Optical Character Recognition (OCR)

BeginnerComputer Vision

Last updated June 11, 2026

What is Optical Character Recognition in simple terms?

In simple terms, optical character recognition turns a picture of words into real text you can copy and search. Like teaching a camera to read, it takes a photo of a page and gives back editable words.

What is Optical Character Recognition?

Optical character recognition is technology that converts images of text — such as scanned documents, photos, or printed pages — into machine-readable text that a computer can search, edit, and store.

Optical character recognition (OCR) is technology that reads text from images. To a computer, a photo of a page is just colored dots — it has no idea those shapes are letters and words. OCR bridges that gap, looking at the image and working out which characters the marks represent, then handing back actual text that can be searched, copied, edited, and stored. It's the difference between a picture of a document, which a computer can only display, and the document's words, which a computer can actually use.

The task sounds simple but has real pitfalls. Fonts vary enormously, text can be skewed, faded, or photographed at an angle, paper can be stained or creased, and handwriting is harder still than print. OCR has to find where the text is in the image, separate it from backgrounds and pictures, recognize each character despite all this variation, and often use language knowledge to fix likely errors — knowing, for instance, that a word is more likely 'invoice' than a similar-looking jumble. Modern OCR uses deep learning, which has made it dramatically more accurate across messy real-world images, even pulling text out of street photos and curved surfaces.

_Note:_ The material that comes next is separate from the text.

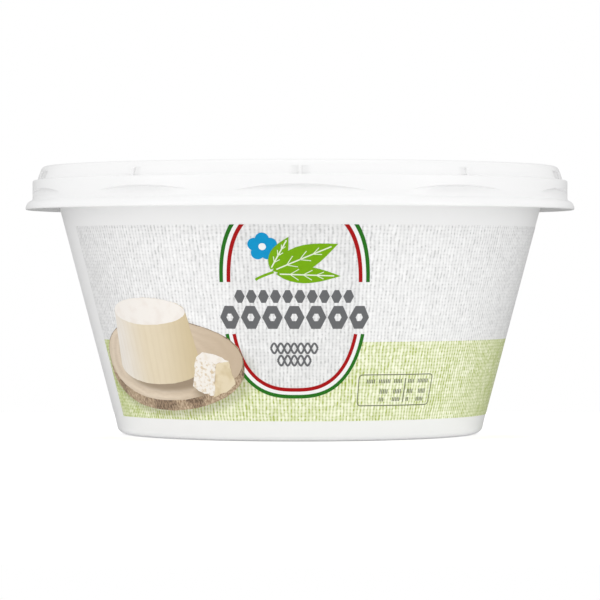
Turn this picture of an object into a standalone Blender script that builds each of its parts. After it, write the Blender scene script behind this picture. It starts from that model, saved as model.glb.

Optical character recognition is a long-standing and immensely practical branch of computer vision, and it's often the first link in a longer chain — once a document's text has been extracted, other tools can translate it, search it, or pull key facts from it. It's what lets organizations digitize mountains of paper records, turns photographed receipts and forms into usable data, reads text aloud for accessibility, and powers the live translation of signs and menus through a phone camera. Any time text trapped inside an image needs to become text a computer can work with, OCR is doing the reading.

Real-world example of Optical Character Recognition

A small law firm has filing cabinets full of decades of old typed contracts and case files — thousands of paper pages, completely unsearchable. When a lawyer needs to find every document mentioning a particular clause, the only option has been to dig through folders by hand for hours. So the firm scans the lot and runs optical character recognition over the page images. OCR reads each scanned page and converts the typed words into real, searchable text, while leaving the layout intact. Suddenly the entire archive is keyword-searchable: a lawyer types a phrase and instantly pulls up every contract that contains it, across decades of files. The paper hasn't changed, but the words on it are now text a computer can hunt through — which is the whole power of OCR.

Related terms

Frequently asked questions about Optical Character Recognition

What is the difference between optical character recognition and object detection?

Both are computer vision tasks, but they read different things in an image. Object detection finds physical objects — cars, people, animals — and boxes them. Optical character recognition finds and reads text, converting images of letters and words into machine-readable characters. One identifies things; the other identifies writing. They can even work together: a system might first detect that a sign or label is present, then use OCR to read the words on it. The defining job of OCR is turning pictured text into actual, usable text.

How does optical character recognition work?

It locates the text within an image, separates it from backgrounds and graphics, and then recognizes each character despite differences in font, size, angle, and image quality. It often applies language knowledge to correct likely mistakes, favoring real words over similar-looking nonsense. Modern OCR uses deep learning trained on huge numbers of text images, which has made it far more robust at handling messy, real-world inputs — skewed scans, photos, faded print, and even text on curved or cluttered surfaces — than the rigid pattern-matching systems of the past.

What is optical character recognition used for?

It's used to turn text trapped in images into usable digital text. Organizations use it to digitize paper records, books, and archives so they become searchable; businesses use it to extract data from receipts, invoices, and forms automatically; banks use it to read cheques; and accessibility tools use it to read printed material aloud for people who are blind or have low vision. It also powers live translation apps that read signs and menus through a phone camera, and it's frequently the first step before text is translated, searched, or analyzed further.